According to Democracy Docket, the Act addresses four major points:
Requires that rules for selecting electors in each state be made prior to Election Day (can’t be undone after the fact, for example, by the state legislature unless they expressly give themselves this permission before Election Day);
Clarifies that the vice president’s role is only ceremonial;
Requires that 20 percent of members of both chambers object instead of just one from each to start debate; and
Designates state governors as the sole state officials (unless otherwise specified by state laws) responsible for certifying electors, thereby making it far harder for a defeated presidential candidate to submit false electoral slates.
An amendment offered and accepted yesterday added the following protections:
Makes SCOTUS review of any federal litigation over certification of state electors discretionary rather than mandatory;
Ensures the Act’s judicial review procedure doesn’t exclude litigation in other state and federal courts; and
Specifies that during the counting, Congress must treat the electors certified by a state and modified by any state or federal court relief as conclusive.
The fact that the Electoral Count Reform Act received 11 Republican co-sponsors and that Minority Leader Mitch McConnell has blessed it is heartening. And the fact that Sen. Ted Cruz was the sole vote against it in the 15 member Senate Rules Committee tells us that it likely is accomplishing its intended goal.

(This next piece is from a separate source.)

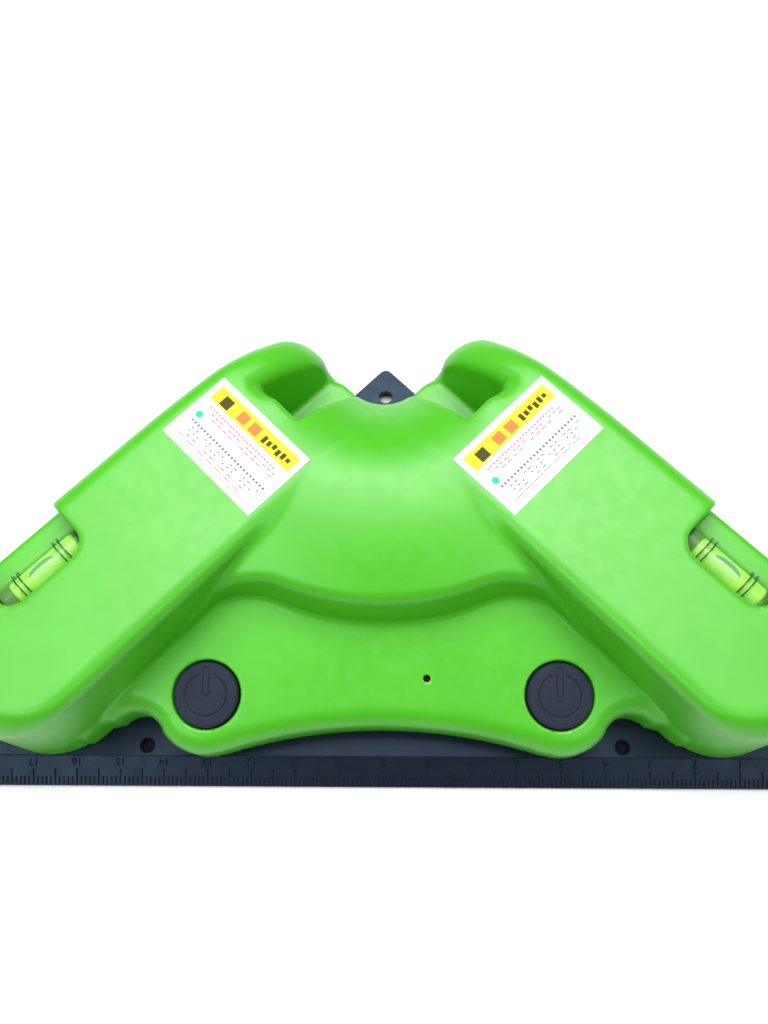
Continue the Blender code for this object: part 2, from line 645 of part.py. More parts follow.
def lasers():
    start = CHANNEL_WALL + WALL + GAP
    for word, side in SIDES.items():
        arm = frame_arm(side)
        barrel = along_x(rod(5.0, 0, 27.5, 28), start, BEAM_ACROSS, BEAM_Z)
        made = add(f"laser_barrel_{word}", barrel, arm, LOOKS["brass"])
        bore = along_x(rod(3.2, -1, 4.5, 20), start, BEAM_ACROSS, BEAM_Z)
        combine(made, helper(f"lens_bore_{word}", bore, arm), "DIFFERENCE")
        lens = turned([(2.2, 0), (2.8, 0.8), (2.8, 3.4)], 20)
        lens = along_x(lens, start + 0.4, BEAM_ACROSS, BEAM_Z)
        add(f"laser_lens_{word}", lens, arm, LOOKS["glass"])
        low, high = BEAM_ACROSS - CRADLE_HALF, BEAM_ACROSS + CRADLE_HALF
        ends = CLAMP_ALONG - 4, CLAMP_ALONG + 4
        strap = block(*ends, low, high, BEAM_Z, BEAM_Z + 6.6)
        clamp = add(f"laser_clamp_{word}", strap, arm, LOOKS["steel"])
        seat = along_x(rod(5.0 + GAP, 0, 30, 28), -50, BEAM_ACROSS, BEAM_Z)
        combine(clamp, helper(f"clamp_seat_{word}", seat, arm), "DIFFERENCE")
        for number, offset in enumerate(EAR_OFFSETS, 1):
            across = BEAM_ACROSS + offset
            shoulder = BEAM_ACROSS + math.copysign(ARCH_HALF, offset)
            inner, outer = sorted((shoulder, BEAM_ACROSS + 2 * offset))
            step = block(ends[0] - 1, ends[1] + 1, inner, outer, BEAM_Z + 1.6, BEAM_Z + 9)
            combine(clamp, helper(f"clamp_ear_{number}_{word}", step, arm), "DIFFERENCE")
            hole = moved(rod(1.1, BEAM_Z - 2, BEAM_Z + 4, 10), CLAMP_ALONG, across)
            combine(clamp, helper(f"clamp_hole_{number}_{word}", hole, arm), "DIFFERENCE")
            shank = [(0.75, BEAM_Z - 6), (0.75, BEAM_Z + 1.9)]
            name = f"clamp_screw_{word}_{number}"
            screw(name, 1.9, 1.2, BEAM_Z + 1.9, shank, CLAMP_ALONG, across, arm, down=False)


def vials_and_labels():
    end = VIAL_ALONG - VIAL_LENGTH / 2
    for word, side in SIDES.items():
        arm = frame_arm(side)
        tube = along_x(rod(VIAL_R, 0, VIAL_LENGTH, 24), end, VIAL_ACROSS, VIAL_Z)
        made = add(f"vial_tube_{word}", tube, arm, LOOKS["clear"])
        mouth = end - 1 if side > 0 else end + 1.2
        bore = along_x(rod(VIAL_R - 0.9, 0, VIAL_LENGTH - 0.2, 24), mouth, VIAL_ACROSS, VIAL_Z)
        combine(made, helper(f"vial_bore_{word}", bore, arm), "DIFFERENCE")
        inner = VIAL_R - 0.9 - GAP
        plug_at = end if side > 0 else end + VIAL_LENGTH - 2.4
        plug = along_x(rod(inner, 0, 2.4, 20), plug_at, VIAL_ACROSS, VIAL_Z)
        add(f"vial_plug_{word}", plug, arm, LOOKS["black"])
        fluid_at = end + 2.7 if side > 0 else end + 1.5
        fluid = along_x(rod(inner, 0, VIAL_LENGTH - 4.2, 20), fluid_at, VIAL_ACROSS, VIAL_Z)
        add(f"vial_fluid_{word}", fluid, arm, LOOKS["fluid"])
        low = ARM_TOP + GAP
        label = block(*LABEL, low, low + LABEL_THICK)
        add(f"label_{word}", label, arm, LOOKS["white"])


for leftover in list(bpy.data.objects):
    bpy.data.objects.remove(leftover)

LOOKS = {
    "helper": material("helper", (0.5, 0.5, 0.5), 0.8),
    "green": material("green_plastic", (0.16, 0.62, 0.05), 0.45),
    "black": material("black_plastic", (0.02, 0.025, 0.035), 0.5),
    "rubber": material("dark_rubber", (0.03, 0.035, 0.05), 0.7),
    "white": material("white_plastic", (0.85, 0.85, 0.85), 0.5),
    "red": material("red_plastic", (0.6, 0.03, 0.02), 0.4),
    "steel": material("bright_steel", (0.62, 0.62, 0.62), 0.3, 1.0),
    "brass": material("brass", (0.78, 0.57, 0.22), 0.3, 1.0),
    "board": material("board_green", (0.02, 0.2, 0.06), 0.4),
    "cell": material("cell_wrap", (0.12, 0.14, 0.2), 0.35),
    "glass": material("lens_glass", (0.8, 0.9, 0.95), 0.05),
    "clear": material("clear_acrylic", (0.85, 0.95, 0.8), 0.08),
    "fluid": material("level_fluid", (0.5, 0.9, 0.05), 0.1),
}

housing()
base_plate()
battery_door()
cells_and_contacts()
leads()
buttons_and_board()
housing_screws()
lasers()
vials_and_labels()
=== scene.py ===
"""The looks of a right-angle laser square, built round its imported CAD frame.

Sizes here are in millimetres. Plan positions are measured from the middle of the ruler
edge, X to the right and Y towards the apex. On an arm, "along" runs down the laser line
towards the front, and "across" runs outwards. Meshes are made in metres at the end.
"""

import json
import math

import bpy
import numpy as np
from mathutils import Matrix, Vector


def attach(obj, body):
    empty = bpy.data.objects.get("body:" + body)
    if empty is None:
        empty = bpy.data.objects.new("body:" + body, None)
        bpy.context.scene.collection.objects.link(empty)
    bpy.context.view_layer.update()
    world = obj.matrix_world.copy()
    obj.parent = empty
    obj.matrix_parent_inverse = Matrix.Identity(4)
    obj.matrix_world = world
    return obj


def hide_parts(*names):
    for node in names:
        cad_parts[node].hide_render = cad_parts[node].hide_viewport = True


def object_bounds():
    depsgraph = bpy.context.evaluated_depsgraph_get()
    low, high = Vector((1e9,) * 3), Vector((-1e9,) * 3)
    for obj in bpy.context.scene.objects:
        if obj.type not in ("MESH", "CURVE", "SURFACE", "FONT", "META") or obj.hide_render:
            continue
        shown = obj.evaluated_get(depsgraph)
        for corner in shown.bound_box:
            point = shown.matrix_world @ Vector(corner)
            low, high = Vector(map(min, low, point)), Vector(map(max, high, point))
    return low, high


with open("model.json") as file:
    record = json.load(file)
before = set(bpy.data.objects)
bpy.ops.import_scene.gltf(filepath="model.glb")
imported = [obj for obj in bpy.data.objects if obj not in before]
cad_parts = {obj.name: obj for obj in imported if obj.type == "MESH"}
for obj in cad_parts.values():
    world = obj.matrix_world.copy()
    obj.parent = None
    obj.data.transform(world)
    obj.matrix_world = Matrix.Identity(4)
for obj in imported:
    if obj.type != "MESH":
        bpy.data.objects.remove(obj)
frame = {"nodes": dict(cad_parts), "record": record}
CAD_BOX = [list(corner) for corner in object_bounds()]

MM = 0.001
SIDES = {"left": -1, "right": 1}
DEPTH = (CAD_BOX[1][1] - CAD_BOX[0][1]) / MM
HOME = Matrix.Scale(MM, 4) @ Matrix.Translation((0, -DEPTH / 2, 0))

# Housing shape
FLOOR = 3.05
WALL = 2.0
HALF_ROOT = math.sqrt(0.5)
APEX_HOLE_Y = 97.0
ARM_REAR, ARM_FRONT, ARM_IN, ARM_OUT, ARM_TOP = -60.4, 53.5, 52.9, 92.5, 35.0
OUTER_DRAFT, INNER_DRAFT = 0.045, 0.03
TAPER, TAPER_START = 0.09, -28.0
DROP, DROP_START = 0.0186, -34.0
ARC_R = 8.3
PANEL_Y, PANEL_Z, PANEL_TILT = 18.5, 16.0, math.radians(10.5)
PANEL = Matrix.Translation((0, PANEL_Y, PANEL_Z)) @ Matrix.Rotation(PANEL_TILT, 4, "X")
LOBE = (39.5, 17.6, 11.3)
SCALLOP = (54.5, 8.8, 6.3)
BROW_R, BROW_Y = 120.0, 12.2
CHANNEL_WALL, CHANNEL_MID, CHANNEL_HALF, CHANNEL_FLOOR = -40.6, 72.0, 5.0, 15.0
WINDOW_MID, WINDOW_HALF, WINDOW_IN, WINDOW_OUT = 20.8, 10.6, 77.0, 85.3
WINDOW_FLOOR, STRIP_TOP = 23.0, 27.0
BUTTON_HOLE_R, LAMP_HOLE_R, BEAM_HOLE_R = 7.5, 0.8, 3.0
BUTTON_R, BUTTON_X, BUTTON_TOP = 7.1, 38.4, 1.1
LAMP_SPOT = (9.7, 3.6)

# Nets grid: its corners and its steps for the shell's two sides
LOW, HIGH = (-99.6, 0.6, -2.1), (99.6, 105.0, 36.9)
OUTER_STEP, INNER_STEP = 0.73, 1.2


def ramp(value, low, high):
    """0 below low, 1 above high, and smooth in between."""
    share = np.clip((value - low) / (high - low), 0, 1)
    return share * share * (3 - 2 * share)


def meet(a, b, radius):
    """What two solids share, with the edge between them rounded."""
    near_a, near_b = np.maximum(a + radius, 0), np.maximum(b + radius, 0)
    return np.minimum(np.maximum(a, b), -radius) + np.hypot(near_a, near_b)


def fuse(a, b, radius):
    """Two solids joined, with a fillet in the corner between them."""
    return -meet(-a, -b, radius)


def arm_sides(x, y, z):
    """Distances outside an arm's four drafted walls, and its own two directions."""
    along, across = (x - y) * HALF_ROOT, (x + y) * HALF_ROOT
    rise = np.maximum(z, 0)
    out = across - (ARM_OUT - OUTER_DRAFT * rise)
    into = ARM_IN + INNER_DRAFT * rise - across
    front = along - (ARM_FRONT - OUTER_DRAFT * rise)
    rear = ARM_REAR + OUTER_DRAFT * rise - along
    return along, across, out, into, front, rear


def softest(a, b, width):
    """The larger of two distances, eased where they are nearly equal."""
    near = np.maximum(width - np.abs(a - b), 0) / width
    return np.maximum(a, b) + near * near * width / 4


def corner_field(a, b, long_a, long_b):
    """Where two walls meet in an elliptical corner that long."""
    p, q = np.maximum(a / long_a + 1, 0), np.maximum(b / long_b + 1, 0)
    near = np.hypot(p, q)
    bend = near * (near - 1) / np.maximum(np.hypot(p / long_a, q / long_b), 1e-6)
    return np.where((p > 0) & (q > 0), bend, np.maximum(a, b))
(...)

The House version had a higher objection threshold of one-third of the members from each chamber, so that will have to be reconciled with the Senate threshold of one-fifth. The House bill was authored by two members of the January 6 Committee—Reps. Liz Cheney (R-WY) and Zoe Lofgren (D-CA)—and it passed with only nine Republicans voting in favor, none of whom is returning to Congress. Also very telling.
Trump has wasted no time using the reform of the ECA as evidence that what he tried to do in 2020 was somehow legal. But this argument isn’t persuasive. For starters, Eastman was arguing that the ECA was unconstitutional and could be ignored unilaterally by Trump. Also, clarifying an ambiguity in a law doesn’t mean you are conceding that it ever should have been construed to a nonsensical conclusion in the first place. Under Trump and Eastman’s reading of the law, for example, there would be no need for an election at all since all the power to declare the winner was left in the hands of the Vice President—who by the way was up for reelection. (It’s sometimes helpful to point out that in 2024, Republicans would never want Kamala Harrris to have the power to say Biden won, even if the electoral count said otherwise.)
The Electoral Count Reform Act can’t stop chaos from ensuing completely, but it will plug a lot of bad holes in the current law. Most importantly, it will help answer and respond to the dangerous theory currently gaining traction among extremists called the “independent state legislature” theory. That rather twisted interpretation of the U.S. Constitution asserts that state legislatures, without weigh-in by the state courts, can override the will of their states’ electorates because the Constitution gives the ultimate power to manage federal election to the state legislatures only. But even if that stretched interpretation were accepted, in the very same clause the Constitution also gives Congress the power to make or alter such regulations. Under the Electoral Count Reform Act, any state legislature at a minimum would need to give itself this usurping power far ahead of Election Day, and at least voters would have a chance to know about that ruse and pressure the government to stop that in its tracks.
The Electoral Count Reform Act will now be reconciled between its House and Senate versions and likely will be voted upon again in the months after the election. Passage is now quite likely. That will mean the states’ certifications will have to be accepted as confirmed by the state governors—meaning governor races are even more critical, especially in the swing states of Arizona, Michigan, Pennsylvania, Wisconsin, and Nevada where election deniers are running on the GOP ticket. Importantly, it will also mean that unprincipled men like Sens. Ted Cruz (R-TX) and Josh Hawley (R-MO) won’t have the power to shake things up so easily in Congress come January 2025.
Love the 1876 election review! I'm flashing on Civics and "Problems of Democracy" classes from high school. This stuff is hard! Thank you for explaining it so that I can wrap my head around it. Thank you for making me smarter, Jay.
Describing Josh Hawley and Ted Cruz as "unprincipled" is damning with faint criticism.